Yang Fudong was born in Beijing in 1971. He is considered one of China’s most important contemporary film artists. Fudong now lives and works in Shanghai. His work has been exhibited widely in China through the most important avant-garde exhibitions in the late 1990s and has been consequently shown in major institutions around the world as Parasol Unit, London, UK (2011); National Museum of Contemporary Art, Athens, Greece (2010); Asia Society, New York, USA (2009);

Kunsthalle Wien, Vienna, Austria (2005); Renaissance Society, Chicago, USA (2004). Fudong has participated in prestigious international art events including: Sharjah Biennial, UAE (2013); Venice Biennale, Italy (2003 & 2007); The Asia Pacific Triennial of Contemporary Art, Australia (2006); documenta11, Germany (2002).
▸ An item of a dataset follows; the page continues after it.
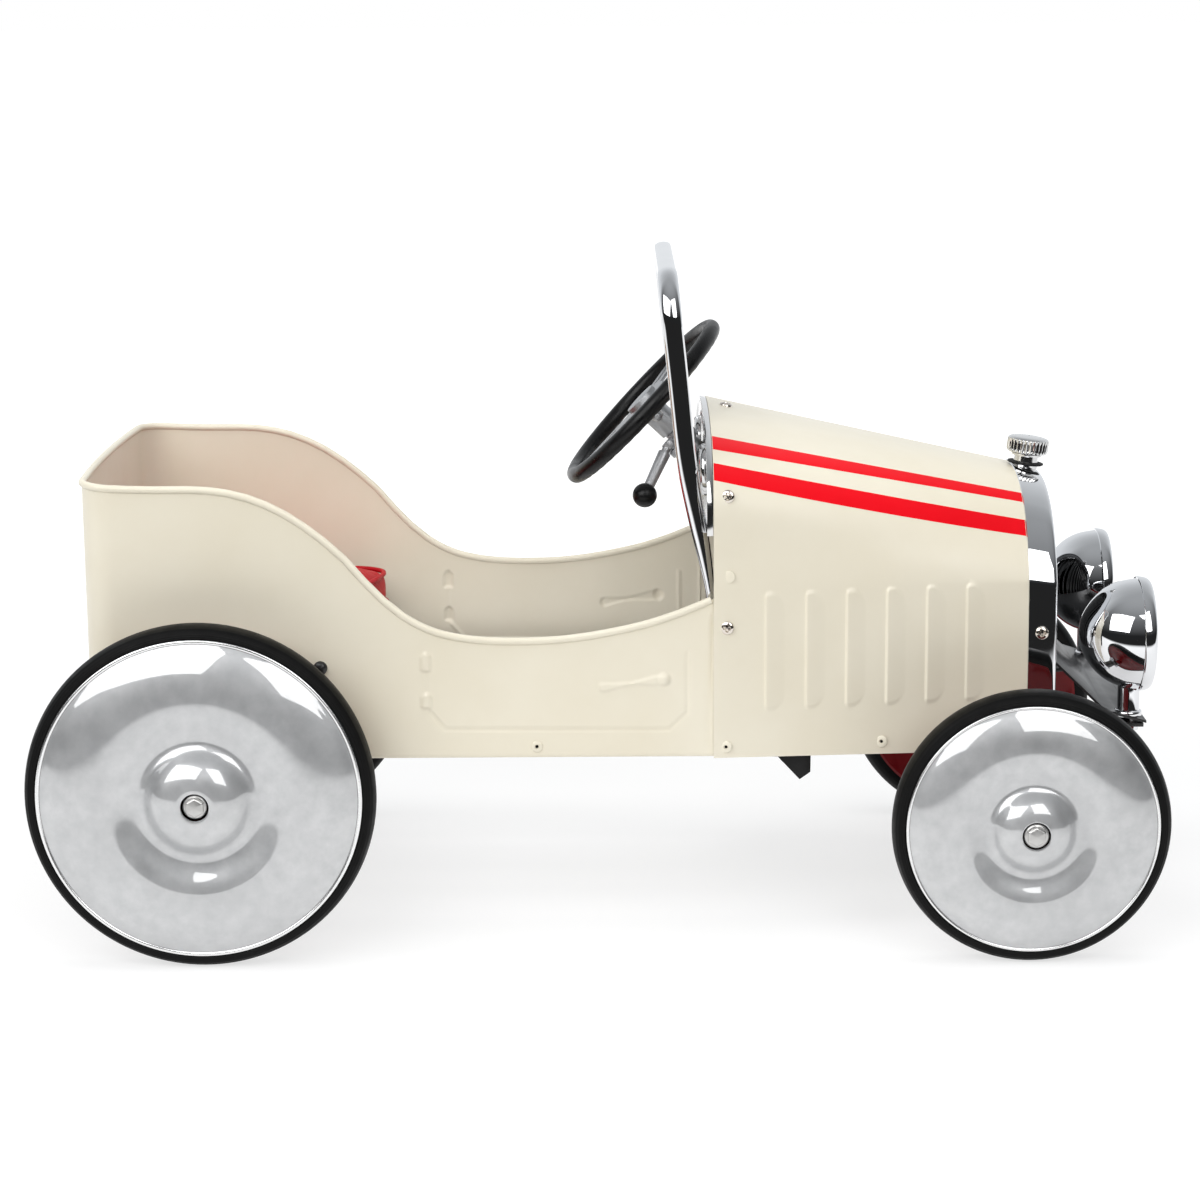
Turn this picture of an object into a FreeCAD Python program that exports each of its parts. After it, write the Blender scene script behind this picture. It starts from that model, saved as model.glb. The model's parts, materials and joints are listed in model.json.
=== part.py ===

The artist’s first major institutional solo exhibition in Europe was co-organised at the Kunsthalle Zurich, Switzerland, and Berkeley Art Museum & Pacific Film Archive, USA, in 2013. In 2016 a survey exhibition of the artist entitled Filmscapes, was held at the Australian Centre for the Moving Image (ACMI), Melbourne, Australia and the Auckland Art Gallery Toi o Tamaki, New Zealand.